• Extracted information:
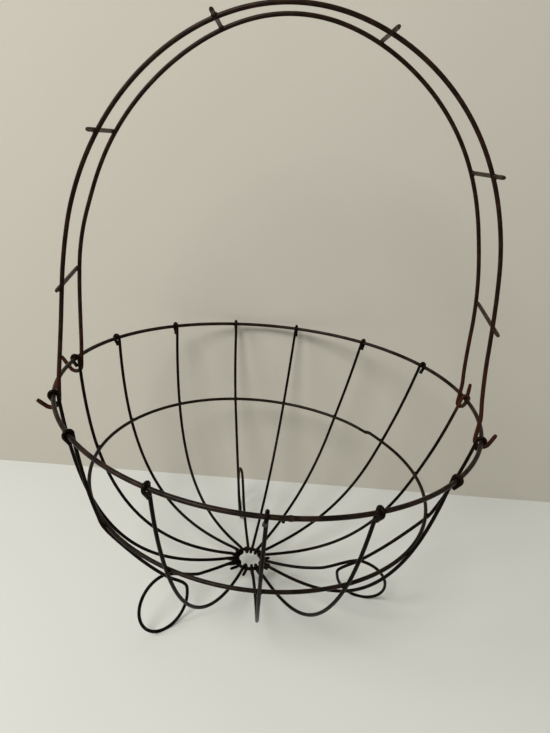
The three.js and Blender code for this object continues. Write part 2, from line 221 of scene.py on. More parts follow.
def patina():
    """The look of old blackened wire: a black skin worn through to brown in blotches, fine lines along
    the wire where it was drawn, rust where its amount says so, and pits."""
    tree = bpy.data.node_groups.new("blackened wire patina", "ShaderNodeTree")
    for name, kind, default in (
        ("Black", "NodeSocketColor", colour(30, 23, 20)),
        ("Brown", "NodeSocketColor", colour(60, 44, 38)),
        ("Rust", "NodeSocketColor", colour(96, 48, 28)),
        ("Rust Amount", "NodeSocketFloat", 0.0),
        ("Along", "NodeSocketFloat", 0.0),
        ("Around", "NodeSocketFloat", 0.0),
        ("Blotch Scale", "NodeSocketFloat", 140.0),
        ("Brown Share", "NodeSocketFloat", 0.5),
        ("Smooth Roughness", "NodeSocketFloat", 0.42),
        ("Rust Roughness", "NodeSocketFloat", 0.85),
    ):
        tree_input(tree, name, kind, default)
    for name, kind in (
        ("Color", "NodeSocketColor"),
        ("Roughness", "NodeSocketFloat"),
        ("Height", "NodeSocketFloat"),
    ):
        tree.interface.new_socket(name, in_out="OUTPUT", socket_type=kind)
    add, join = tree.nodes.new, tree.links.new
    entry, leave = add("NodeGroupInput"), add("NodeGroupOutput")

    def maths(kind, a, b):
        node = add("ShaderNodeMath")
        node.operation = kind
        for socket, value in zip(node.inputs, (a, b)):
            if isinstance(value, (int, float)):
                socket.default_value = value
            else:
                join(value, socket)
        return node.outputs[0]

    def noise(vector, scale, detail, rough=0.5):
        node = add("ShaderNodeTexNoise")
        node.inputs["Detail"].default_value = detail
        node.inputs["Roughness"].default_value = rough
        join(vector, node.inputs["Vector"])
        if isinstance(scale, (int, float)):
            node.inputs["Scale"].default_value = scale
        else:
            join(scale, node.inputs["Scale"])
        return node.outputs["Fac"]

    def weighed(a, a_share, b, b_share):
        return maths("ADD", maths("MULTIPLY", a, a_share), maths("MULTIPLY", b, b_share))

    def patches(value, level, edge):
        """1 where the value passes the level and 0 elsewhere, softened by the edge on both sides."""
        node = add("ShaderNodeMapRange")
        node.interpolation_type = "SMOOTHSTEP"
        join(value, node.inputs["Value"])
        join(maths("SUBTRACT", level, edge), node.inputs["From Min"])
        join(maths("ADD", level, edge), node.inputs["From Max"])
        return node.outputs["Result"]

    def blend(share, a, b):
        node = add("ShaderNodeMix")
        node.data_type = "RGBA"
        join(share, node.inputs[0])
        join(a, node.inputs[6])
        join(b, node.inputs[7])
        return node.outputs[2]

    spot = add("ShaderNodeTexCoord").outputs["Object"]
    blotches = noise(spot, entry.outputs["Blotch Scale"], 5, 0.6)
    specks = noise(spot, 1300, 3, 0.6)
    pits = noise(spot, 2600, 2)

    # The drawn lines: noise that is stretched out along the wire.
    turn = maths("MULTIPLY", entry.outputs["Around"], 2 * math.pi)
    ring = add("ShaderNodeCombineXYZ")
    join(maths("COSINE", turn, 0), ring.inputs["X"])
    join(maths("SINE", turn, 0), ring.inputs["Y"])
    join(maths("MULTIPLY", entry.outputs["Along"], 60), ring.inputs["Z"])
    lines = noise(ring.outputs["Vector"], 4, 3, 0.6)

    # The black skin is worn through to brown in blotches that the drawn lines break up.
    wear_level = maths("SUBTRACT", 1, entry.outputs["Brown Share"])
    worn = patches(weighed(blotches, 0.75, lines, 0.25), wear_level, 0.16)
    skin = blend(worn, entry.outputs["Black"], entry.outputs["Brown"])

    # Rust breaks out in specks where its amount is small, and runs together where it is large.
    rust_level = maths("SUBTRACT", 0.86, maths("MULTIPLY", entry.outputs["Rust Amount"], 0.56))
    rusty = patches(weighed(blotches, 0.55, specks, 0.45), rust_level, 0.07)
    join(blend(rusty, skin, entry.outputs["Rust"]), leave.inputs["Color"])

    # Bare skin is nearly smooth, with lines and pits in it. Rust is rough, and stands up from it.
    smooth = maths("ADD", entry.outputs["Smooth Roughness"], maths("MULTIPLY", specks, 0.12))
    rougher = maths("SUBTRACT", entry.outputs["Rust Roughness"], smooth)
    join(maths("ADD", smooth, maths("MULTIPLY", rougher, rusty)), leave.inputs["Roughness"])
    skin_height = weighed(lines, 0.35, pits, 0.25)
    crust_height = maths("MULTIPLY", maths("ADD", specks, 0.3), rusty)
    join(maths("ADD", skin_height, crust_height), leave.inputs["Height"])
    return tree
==
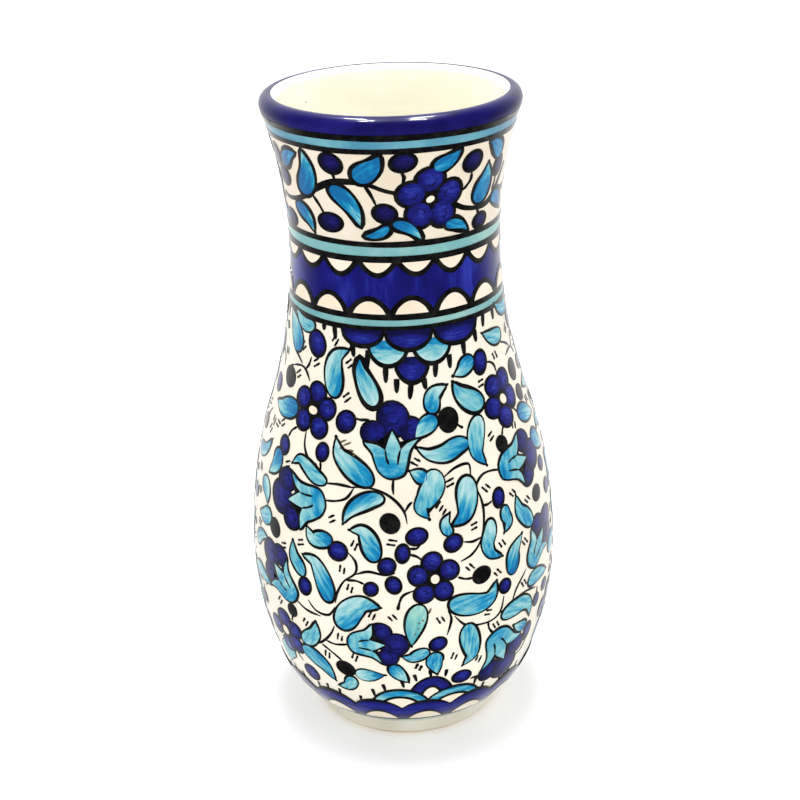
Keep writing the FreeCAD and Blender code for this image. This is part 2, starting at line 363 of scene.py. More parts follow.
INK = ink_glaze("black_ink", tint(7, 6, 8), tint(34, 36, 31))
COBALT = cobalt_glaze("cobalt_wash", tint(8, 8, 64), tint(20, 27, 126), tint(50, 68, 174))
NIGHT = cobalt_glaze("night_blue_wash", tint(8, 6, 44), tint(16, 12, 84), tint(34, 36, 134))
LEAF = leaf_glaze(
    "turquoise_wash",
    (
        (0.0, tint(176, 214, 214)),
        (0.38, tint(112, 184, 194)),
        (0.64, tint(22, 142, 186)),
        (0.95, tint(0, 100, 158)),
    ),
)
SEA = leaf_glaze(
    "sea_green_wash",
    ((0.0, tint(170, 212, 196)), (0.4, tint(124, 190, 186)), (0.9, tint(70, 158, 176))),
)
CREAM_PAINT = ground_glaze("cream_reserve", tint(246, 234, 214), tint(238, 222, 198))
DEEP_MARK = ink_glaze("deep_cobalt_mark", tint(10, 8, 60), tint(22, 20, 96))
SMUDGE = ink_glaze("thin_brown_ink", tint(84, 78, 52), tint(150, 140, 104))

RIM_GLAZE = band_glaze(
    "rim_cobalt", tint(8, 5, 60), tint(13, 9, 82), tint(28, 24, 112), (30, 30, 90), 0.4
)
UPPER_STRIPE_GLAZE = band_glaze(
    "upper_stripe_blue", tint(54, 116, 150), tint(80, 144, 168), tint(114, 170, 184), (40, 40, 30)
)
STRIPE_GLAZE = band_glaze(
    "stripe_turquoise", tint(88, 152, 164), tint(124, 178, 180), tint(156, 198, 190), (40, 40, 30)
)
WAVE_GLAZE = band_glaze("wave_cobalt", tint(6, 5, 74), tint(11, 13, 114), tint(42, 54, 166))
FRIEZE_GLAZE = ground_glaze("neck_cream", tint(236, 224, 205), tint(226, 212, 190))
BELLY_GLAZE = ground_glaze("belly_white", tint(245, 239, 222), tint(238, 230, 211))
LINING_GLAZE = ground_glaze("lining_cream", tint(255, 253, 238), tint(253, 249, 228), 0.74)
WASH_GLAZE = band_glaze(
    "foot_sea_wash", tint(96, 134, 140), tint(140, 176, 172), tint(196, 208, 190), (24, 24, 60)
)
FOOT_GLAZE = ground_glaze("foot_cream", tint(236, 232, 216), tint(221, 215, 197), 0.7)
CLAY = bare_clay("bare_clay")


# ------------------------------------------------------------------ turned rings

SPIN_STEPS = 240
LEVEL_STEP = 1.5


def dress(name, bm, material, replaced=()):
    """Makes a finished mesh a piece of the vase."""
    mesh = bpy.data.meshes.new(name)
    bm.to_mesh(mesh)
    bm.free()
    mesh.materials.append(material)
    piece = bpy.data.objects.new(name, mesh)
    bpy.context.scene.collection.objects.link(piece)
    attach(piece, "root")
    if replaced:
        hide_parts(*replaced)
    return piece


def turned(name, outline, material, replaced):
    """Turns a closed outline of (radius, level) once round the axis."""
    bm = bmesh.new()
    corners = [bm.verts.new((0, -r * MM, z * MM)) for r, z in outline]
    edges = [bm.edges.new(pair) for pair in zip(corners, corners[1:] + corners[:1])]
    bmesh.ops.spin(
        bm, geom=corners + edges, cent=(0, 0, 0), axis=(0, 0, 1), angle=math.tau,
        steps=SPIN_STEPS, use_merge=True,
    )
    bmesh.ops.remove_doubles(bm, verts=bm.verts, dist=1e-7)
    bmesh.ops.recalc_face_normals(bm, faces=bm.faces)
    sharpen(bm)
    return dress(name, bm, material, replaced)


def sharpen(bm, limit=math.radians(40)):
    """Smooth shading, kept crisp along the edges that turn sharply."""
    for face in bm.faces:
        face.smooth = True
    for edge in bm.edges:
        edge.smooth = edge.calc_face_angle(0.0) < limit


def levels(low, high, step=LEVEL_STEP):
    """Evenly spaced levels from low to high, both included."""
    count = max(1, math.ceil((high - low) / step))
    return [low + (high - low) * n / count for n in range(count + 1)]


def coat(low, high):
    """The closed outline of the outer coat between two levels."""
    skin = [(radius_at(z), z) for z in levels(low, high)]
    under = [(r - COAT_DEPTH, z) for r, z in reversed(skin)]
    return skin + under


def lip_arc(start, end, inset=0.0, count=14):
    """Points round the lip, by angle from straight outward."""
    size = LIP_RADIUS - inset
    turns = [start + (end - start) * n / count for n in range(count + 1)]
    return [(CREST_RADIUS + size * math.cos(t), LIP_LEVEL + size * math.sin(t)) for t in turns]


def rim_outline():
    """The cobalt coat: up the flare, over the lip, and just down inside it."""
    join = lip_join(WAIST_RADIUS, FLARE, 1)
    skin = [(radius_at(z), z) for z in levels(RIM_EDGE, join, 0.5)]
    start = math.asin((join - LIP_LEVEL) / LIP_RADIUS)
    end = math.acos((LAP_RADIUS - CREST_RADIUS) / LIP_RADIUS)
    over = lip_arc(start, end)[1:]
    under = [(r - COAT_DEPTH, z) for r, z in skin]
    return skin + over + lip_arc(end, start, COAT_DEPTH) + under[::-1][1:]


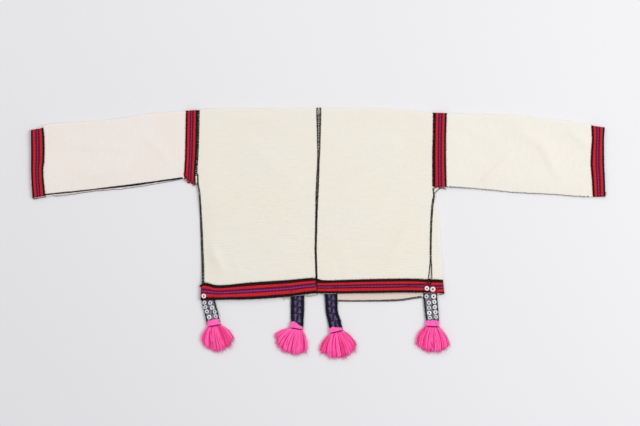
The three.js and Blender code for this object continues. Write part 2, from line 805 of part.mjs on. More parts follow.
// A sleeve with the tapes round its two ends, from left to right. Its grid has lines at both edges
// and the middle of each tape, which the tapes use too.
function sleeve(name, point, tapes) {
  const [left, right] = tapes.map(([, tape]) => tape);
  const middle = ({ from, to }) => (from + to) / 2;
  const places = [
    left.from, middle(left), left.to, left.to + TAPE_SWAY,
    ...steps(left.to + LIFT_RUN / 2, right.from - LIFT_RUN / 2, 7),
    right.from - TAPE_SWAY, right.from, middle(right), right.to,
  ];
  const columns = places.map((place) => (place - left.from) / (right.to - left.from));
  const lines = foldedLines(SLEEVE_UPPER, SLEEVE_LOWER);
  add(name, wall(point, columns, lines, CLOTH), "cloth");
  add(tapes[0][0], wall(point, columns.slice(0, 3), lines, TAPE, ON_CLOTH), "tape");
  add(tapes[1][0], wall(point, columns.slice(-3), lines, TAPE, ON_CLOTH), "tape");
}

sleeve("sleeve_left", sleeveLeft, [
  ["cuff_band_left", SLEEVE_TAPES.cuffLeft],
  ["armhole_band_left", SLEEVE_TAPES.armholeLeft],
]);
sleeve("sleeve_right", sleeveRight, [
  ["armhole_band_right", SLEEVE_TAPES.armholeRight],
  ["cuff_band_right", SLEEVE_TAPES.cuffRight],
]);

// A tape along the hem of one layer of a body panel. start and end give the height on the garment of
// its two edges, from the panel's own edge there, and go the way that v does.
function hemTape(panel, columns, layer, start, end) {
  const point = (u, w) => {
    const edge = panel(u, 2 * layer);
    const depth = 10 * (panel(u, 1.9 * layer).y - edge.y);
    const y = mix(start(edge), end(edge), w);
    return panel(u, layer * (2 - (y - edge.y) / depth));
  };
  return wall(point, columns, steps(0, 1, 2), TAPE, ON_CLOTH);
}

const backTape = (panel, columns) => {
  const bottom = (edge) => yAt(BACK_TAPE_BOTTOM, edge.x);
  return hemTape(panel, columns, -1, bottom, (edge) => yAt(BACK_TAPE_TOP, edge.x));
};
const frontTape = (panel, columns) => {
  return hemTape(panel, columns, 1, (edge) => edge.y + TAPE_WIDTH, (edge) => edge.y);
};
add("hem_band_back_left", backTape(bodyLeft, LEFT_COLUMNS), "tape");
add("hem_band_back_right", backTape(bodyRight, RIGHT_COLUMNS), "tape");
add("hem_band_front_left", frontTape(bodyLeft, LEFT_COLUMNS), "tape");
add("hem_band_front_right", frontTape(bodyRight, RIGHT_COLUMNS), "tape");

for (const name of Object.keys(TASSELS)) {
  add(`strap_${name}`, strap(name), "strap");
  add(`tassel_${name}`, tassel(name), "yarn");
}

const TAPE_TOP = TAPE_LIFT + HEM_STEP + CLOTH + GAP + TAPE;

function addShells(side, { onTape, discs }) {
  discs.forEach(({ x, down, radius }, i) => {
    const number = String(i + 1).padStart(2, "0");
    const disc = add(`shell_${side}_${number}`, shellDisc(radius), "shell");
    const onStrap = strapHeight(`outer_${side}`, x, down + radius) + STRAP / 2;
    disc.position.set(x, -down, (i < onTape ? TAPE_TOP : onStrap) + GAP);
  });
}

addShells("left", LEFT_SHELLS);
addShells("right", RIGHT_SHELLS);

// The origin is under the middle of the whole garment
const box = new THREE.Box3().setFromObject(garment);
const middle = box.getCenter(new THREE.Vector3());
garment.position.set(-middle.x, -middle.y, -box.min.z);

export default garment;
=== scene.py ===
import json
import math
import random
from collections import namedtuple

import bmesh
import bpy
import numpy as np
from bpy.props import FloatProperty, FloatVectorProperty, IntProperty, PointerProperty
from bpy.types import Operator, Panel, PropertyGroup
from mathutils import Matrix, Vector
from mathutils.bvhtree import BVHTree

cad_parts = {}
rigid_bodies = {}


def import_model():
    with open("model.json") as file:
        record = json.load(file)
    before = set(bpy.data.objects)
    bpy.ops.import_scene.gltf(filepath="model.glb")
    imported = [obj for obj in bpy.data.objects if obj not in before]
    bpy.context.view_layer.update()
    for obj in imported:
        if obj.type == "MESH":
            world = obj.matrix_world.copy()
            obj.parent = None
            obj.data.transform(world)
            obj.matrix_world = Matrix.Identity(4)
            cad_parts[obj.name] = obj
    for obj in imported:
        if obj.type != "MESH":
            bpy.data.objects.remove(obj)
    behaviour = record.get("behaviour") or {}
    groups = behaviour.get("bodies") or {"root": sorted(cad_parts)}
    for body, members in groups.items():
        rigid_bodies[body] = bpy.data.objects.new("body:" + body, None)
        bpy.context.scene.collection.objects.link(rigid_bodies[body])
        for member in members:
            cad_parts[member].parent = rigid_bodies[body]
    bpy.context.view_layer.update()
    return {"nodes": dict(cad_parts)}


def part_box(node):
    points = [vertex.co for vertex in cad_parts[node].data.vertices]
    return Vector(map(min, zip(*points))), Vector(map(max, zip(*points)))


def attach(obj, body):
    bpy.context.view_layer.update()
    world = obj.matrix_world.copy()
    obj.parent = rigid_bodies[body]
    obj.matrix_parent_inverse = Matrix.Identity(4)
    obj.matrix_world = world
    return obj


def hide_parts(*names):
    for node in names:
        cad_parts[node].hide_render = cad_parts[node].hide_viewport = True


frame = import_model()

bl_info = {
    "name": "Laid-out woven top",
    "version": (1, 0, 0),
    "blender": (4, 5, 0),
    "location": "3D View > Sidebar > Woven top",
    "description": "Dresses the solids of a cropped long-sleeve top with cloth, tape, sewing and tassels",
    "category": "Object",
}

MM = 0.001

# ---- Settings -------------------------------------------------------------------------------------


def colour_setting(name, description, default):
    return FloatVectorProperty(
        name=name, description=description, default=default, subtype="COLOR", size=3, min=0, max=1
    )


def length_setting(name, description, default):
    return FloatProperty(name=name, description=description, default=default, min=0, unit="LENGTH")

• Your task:
Reproduce verbatim the lines above, from the line with "Keep writing the" through the line with "tint(150, 140, 104))".

• Expected answer:
Keep writing the FreeCAD and Blender code for this image. This is part 2, starting at line 363 of scene.py. More parts follow.
INK = ink_glaze("black_ink", tint(7, 6, 8), tint(34, 36, 31))
COBALT = cobalt_glaze("cobalt_wash", tint(8, 8, 64), tint(20, 27, 126), tint(50, 68, 174))
NIGHT = cobalt_glaze("night_blue_wash", tint(8, 6, 44), tint(16, 12, 84), tint(34, 36, 134))
LEAF = leaf_glaze(
    "turquoise_wash",
    (
        (0.0, tint(176, 214, 214)),
        (0.38, tint(112, 184, 194)),
        (0.64, tint(22, 142, 186)),
        (0.95, tint(0, 100, 158)),
    ),
)
SEA = leaf_glaze(
    "sea_green_wash",
    ((0.0, tint(170, 212, 196)), (0.4, tint(124, 190, 186)), (0.9, tint(70, 158, 176))),
)
CREAM_PAINT = ground_glaze("cream_reserve", tint(246, 234, 214), tint(238, 222, 198))
DEEP_MARK = ink_glaze("deep_cobalt_mark", tint(10, 8, 60), tint(22, 20, 96))
SMUDGE = ink_glaze("thin_brown_ink", tint(84, 78, 52), tint(150, 140, 104))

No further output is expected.